По окончании университетских занятий пришло время определяться на службу, т. е. ехать в Петербург, потому что тогда, как, впрочем, и теперь, все себе воображали, что опричь Петербурга служить нигде нельзя. Про это отправление я ничего особенного не знаю, кроме того, что переезд пожилой тетки и молодых племянников совершился в трех кибитках. В Твери молодые люди виделись со своим знаменитым наставником, философом Булем. Вероятно, мало склонный к военному званию, в то время, однако же, столько обольстительному, он им советовал воротиться в Москву и избрать более мирное поприще. «Не ходите, господа, в военную службу, – говорил он, – вы не знаете, как она трудна». Судьба судила иначе: приехавши в Петербург, оба юноши были записаны лейб-гвардии в Семеновский полк. Это случилось за несколько месяцев до громадных событий двенадцатого года[159].
* * *
Три похода, сделанные Чаадаевым в военную эпоху последних войн с Наполеоном, в военном отношении не представляют собой ничего для него примечательного. В конце двенадцатого года он был болен какой-то страшной горячкой, где-то в польском местечке, на квартире у какого-то жида, однако же поспел вовремя к открытию военных действий в тринадцатом году.
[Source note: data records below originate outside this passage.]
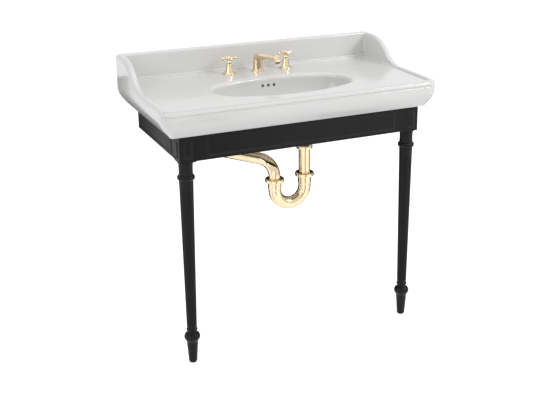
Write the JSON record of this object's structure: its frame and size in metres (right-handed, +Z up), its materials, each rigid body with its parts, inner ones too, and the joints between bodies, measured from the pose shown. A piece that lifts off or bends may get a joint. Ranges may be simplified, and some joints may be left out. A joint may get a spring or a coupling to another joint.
{
  "type": "console sink",
  "caption": "Wide ceramic console basin with winged splashback, oval bowl and brass taps, on a black frame with turned fluted front legs and a brass trap.",
  "frame": {"origin": "on the floor under the middle of the bounding box", "axes": "+X to the right as seen from the front, +Y back to the wall, +Z up"},
  "size_m": [0.914, 0.476, 0.904],
  "materials": {
    "glazed_white": "glossy white glaze",
    "black_lacquer": "satin black lacquer",
    "polished_brass": "polished",
    "raw_brass": "machined",
    "copper_tube": "drawn copper tube",
    "zinc_steel": "zinc plated",
    "beech": "plain beech",
    "rubber": "matt",
    "outlet_insert": "matt"
  },
  "bodies": {
    "console": {"basin": "glazed_white", "front_rail": "black_lacquer", "left_rail": "black_lacquer", "right_rail": "black_lacquer", "left_corner_block": "black_lacquer", "right_corner_block": "black_lacquer", "left_leg": "black_lacquer", "right_leg": "black_lacquer", "leg_studs": "zinc_steel", "left_wall_bracket": "zinc_steel", "right_wall_bracket": "zinc_steel", "bracket_screws": "zinc_steel", "rail_dowels": "beech", "basin_pads": "rubber", "left_foot_pad": "rubber", "right_foot_pad": "rubber", "hot_gasket": "rubber", "cold_gasket": "rubber", "spout_gasket": "rubber", "waste_gasket": "rubber", "trap_inlet_washer": "rubber", "trap_outlet_washer": "rubber", "hot_crossover_tube": "copper_tube", "cold_crossover_tube": "copper_tube", "hot_valve_body": "raw_brass", "cold_valve_body": "raw_brass", "hot_locknut": "raw_brass", "cold_locknut": "raw_brass", "spout_shank": "raw_brass", "spout_locknut": "raw_brass", "spout_tee": "raw_brass", "waste_locknut": "raw_brass", "hot_bell": "polished_brass", "cold_bell": "polished_brass", "spout": "polished_brass", "waste_body": "polished_brass", "coupling_nut": "polished_brass", "offset_elbow": "polished_brass", "tail_nut": "polished_brass", "tailpiece": "polished_brass", "trap_inlet_nut": "polished_brass", "j_bend": "polished_brass", "trap_outlet_nut": "polished_brass", "trap_arm": "polished_brass", "wall_flange": "polished_brass", "spout_aerator": "outlet_insert"},
    "hot_handle": {"hot_stem": "raw_brass", "hot_cross_handle": "polished_brass", "hot_index_button": "polished_brass"},
    "cold_handle": {"cold_stem": "raw_brass", "cold_cross_handle": "polished_brass", "cold_index_button": "polished_brass"},
    "plug": {"waste_plug": "polished_brass"}
  },
  "joints": [
    {"name": "hot_handle_turn", "type": "hinge", "parent": "console", "child": "hot_handle", "pos_m": [-0.1016, 0.162, 0.872], "axis": [0, 0, 1], "range_deg": [0, 90]},
    {"name": "cold_handle_turn", "type": "hinge", "parent": "console", "child": "cold_handle", "pos_m": [0.1016, 0.162, 0.872], "axis": [0, 0, 1], "range_deg": [-90, 0]},
    {"name": "plug_lift", "type": "slide", "parent": "console", "child": "plug", "axis": [0, 0, 1], "range_m": [0, 0.008]}
  ]
}
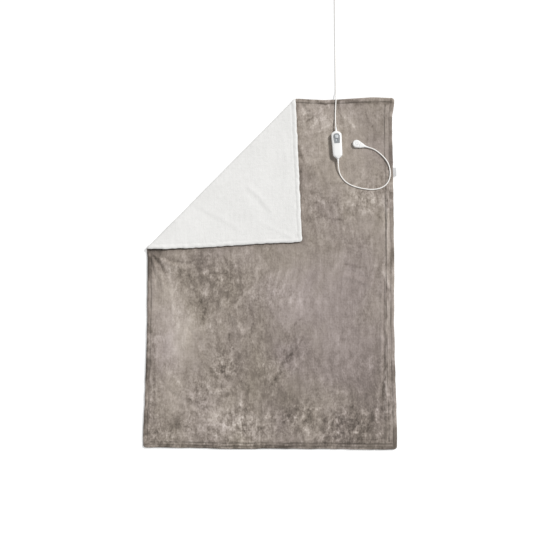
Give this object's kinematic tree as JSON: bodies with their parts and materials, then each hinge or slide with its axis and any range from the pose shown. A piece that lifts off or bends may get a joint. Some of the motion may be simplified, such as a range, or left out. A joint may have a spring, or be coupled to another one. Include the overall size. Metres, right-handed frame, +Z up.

Под Кульмом в числе прочих получил железный крест[160]. В четырнадцатом, в самом Париже, по каким-то неудовольствиям, перешел из Семеновского полка в Ахтырский гусарский, странствования которого и разделял (Краков, Киев и другие местности австрийских и русских пределов) до окончательного своего перевода в лейб-гусарский полк и до назначения адъютантом к командиру гвардейского корпуса Иллариону Васильевичу Васильчикову (впоследствии графу, князю, председателю государственного совета). Здесь его служба и прекратилась, увидим, при каких обстоятельствах, и никогда уже более не возобновлялась.
* * *
С выступлением русских войск за границу, с пребыванием их во время перемирия и войны в тринадцатом году в Германии[161] и особенно со днем вступления союзников в Париж для меня совпадает появление перед глазами Чаадаева той мысли, которою обозначалось и осенилось все его существование. Смутно мелькавшая перед ним в дни первого юношества, она могла, сколько я понимаю, принять плоть и кровь, осязательные, наглядные формы только при собственноличном сравнении русского общества с тем другим обществом, которое в так называемой Европе создалось вековым трудом церкви, замка и школы, т. е. не прерывающейся в продолжение столетий, совокупной дружной работой религиозных верований, вещественного могущества и знания. Сверх того, необходимо, мне кажется, добавить, что такого рода сравнение, несмотря на самоличность и ни на какую силу индивидуального мышления, не могло бы дать плода и окончательных выводов, если бы совершенно было отдельно, частно, изолированно, не окруженное, так сказать, средой самого отечества, не сопутствуемое всеми обаяниями и впечатлениями неудалившейся родины – словом, не сопровождаемое самой путешествующей Россией[162].